Anandita Abraham asks if Oxford forces its students to be too self-focused.

Last week, an Oxfess no doubt authored by an individual at some heightened plane of self-awareness asked: “Is it just me or is Oxford actually the Truman Show?” Fake skies and speaker systems aside, Oxford’s insulation from the world beyond is not implausible. Just over a month ago, concussion-inducing Plush ceilings and post-projectile holding back of hair made or broke new friend groups, and anything seemed possible. Now, tryouts are over, nobody else is interested in your matriculation pictures, and lectures are an education in micro-napping. Welcome to Oxford. Time zone: every hour is an hour closer to the deadline. Weather forecast: colder than your tutor’s problem sheet comments. Why is this relatable?

After school, there is unsaid hope that, at the core of the university experience, there will be newness. But imposed routine, norms, and pragmatism are stitched into the fabric of Oxford. Will teenagers looking for who they are find anything here, after three years surrounded by tradition and rote? At breakfast, people discuss their daily schedule by the hour, and shadows of a self-imposed need for academic excellence loom in the eyes of everyone with wallets too thin to numb the pain with daily pub crawls. The city seems to get smaller and more familiar, but the sheer size of the student body is still sometimes overwhelming. There are so many people to meet, but they are far out from the proximate safety of your friend group.

Many would argue that the normalisation of such culture is justified by it being simply inherent to the nature of an Oxbridge education. In his book All Souls, Javier Marias writes: “In Oxford just being requires such concentration and patience, such energy to battle against the natural lethargy of the spirit, that it would be too much to expect its inhabitants actually to stir themselves.” The beauty of spire-speckled Oxford sunsets is deceptive and hides the university’s self-involvement. Zoom out far enough and we are 19-year-olds working nine-to-five without a contractual obligation. Zoom out and umbrellas shuffle to and from the Radcliffe Camera, and kids who felt held back at school are faced with feedback about mandatory readings and essay structures. Part of the glorified boarding school experience is that troves join the same clubs and societies they were part of in school, and problematic behaviour is scandal-mongered and milked until something new enters the fold. There is little true incentive to have uncomfortable conversations, take down statues, or radically change how things are done because of the blip-like term length and robotic welfare guarantees. Marias wittily narrates: “Oxford is, without a doubt, one of the cities in the world where the least work gets done.”

As a cherry on top, self-censorship is induced by the impression that you can’t complain about dysfunctionality because everyone is going through the same thing! Accept the 300 quid Union fees and forget that, outside, the cost of living is still unbearable. Accept Etonian poshness as standard and forget that people doing your degree will be gifted with unchecked reins of power upon leaving here. Resign and each day becomes about getting to places on time, sliding the hall food tray back into the trolley, and wondering where all these people are really from. Any university experience will demand that you focus on yourself, but there is something distinct about the exhilaration of finishing an assignment being followed by a swift feeling of absurdity. Your day has suddenly cleared up, it is dark outside, and although you are already texting people to ask what they’re up to now, mental exhaustion has set in.
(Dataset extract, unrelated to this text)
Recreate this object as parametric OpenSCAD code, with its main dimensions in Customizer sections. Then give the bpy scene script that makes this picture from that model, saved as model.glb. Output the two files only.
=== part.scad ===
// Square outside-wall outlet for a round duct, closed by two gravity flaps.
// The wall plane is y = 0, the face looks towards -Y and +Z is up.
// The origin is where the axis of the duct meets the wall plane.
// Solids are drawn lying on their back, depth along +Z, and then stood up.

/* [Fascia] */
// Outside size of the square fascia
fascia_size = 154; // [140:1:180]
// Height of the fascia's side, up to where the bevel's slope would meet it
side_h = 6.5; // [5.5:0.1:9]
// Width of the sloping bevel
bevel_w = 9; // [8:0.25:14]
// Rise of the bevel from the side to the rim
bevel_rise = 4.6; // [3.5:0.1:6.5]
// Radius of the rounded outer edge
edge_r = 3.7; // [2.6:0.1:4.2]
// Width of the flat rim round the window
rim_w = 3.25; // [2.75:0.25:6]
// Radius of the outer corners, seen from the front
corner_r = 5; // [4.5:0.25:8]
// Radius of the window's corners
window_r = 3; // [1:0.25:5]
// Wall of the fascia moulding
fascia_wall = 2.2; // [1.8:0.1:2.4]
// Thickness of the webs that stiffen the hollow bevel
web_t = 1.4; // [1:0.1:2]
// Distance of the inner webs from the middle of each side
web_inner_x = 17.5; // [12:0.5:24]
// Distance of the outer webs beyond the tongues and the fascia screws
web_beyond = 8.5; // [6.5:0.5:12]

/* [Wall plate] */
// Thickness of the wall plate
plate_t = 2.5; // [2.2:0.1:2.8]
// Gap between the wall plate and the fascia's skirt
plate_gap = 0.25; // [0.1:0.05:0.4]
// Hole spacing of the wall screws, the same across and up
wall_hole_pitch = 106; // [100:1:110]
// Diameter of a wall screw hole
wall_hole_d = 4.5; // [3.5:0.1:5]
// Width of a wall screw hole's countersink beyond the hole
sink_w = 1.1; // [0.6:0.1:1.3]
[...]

Those who are high-functioning zoom around, and for others, getting out of bed in the morning gets progressively harder. But for everyone, the fulfilment derived solely from ‘studying at Oxford’ is hedonistic and drip-fed. Perhaps there is not much to really champion about being here, and that is a lie we sell ourselves, as exhibitionists for the rest of the world. It has only been a month, but the risk of the hamster wheel is one that promises a loss of motivation. The sleepless nights, personal statement drafts, interview paralysis, and eight-month waits should not all have been to become an institutional wallflower and fit the ‘Oxford student’ trope, at the behest of even marginal self-discovery.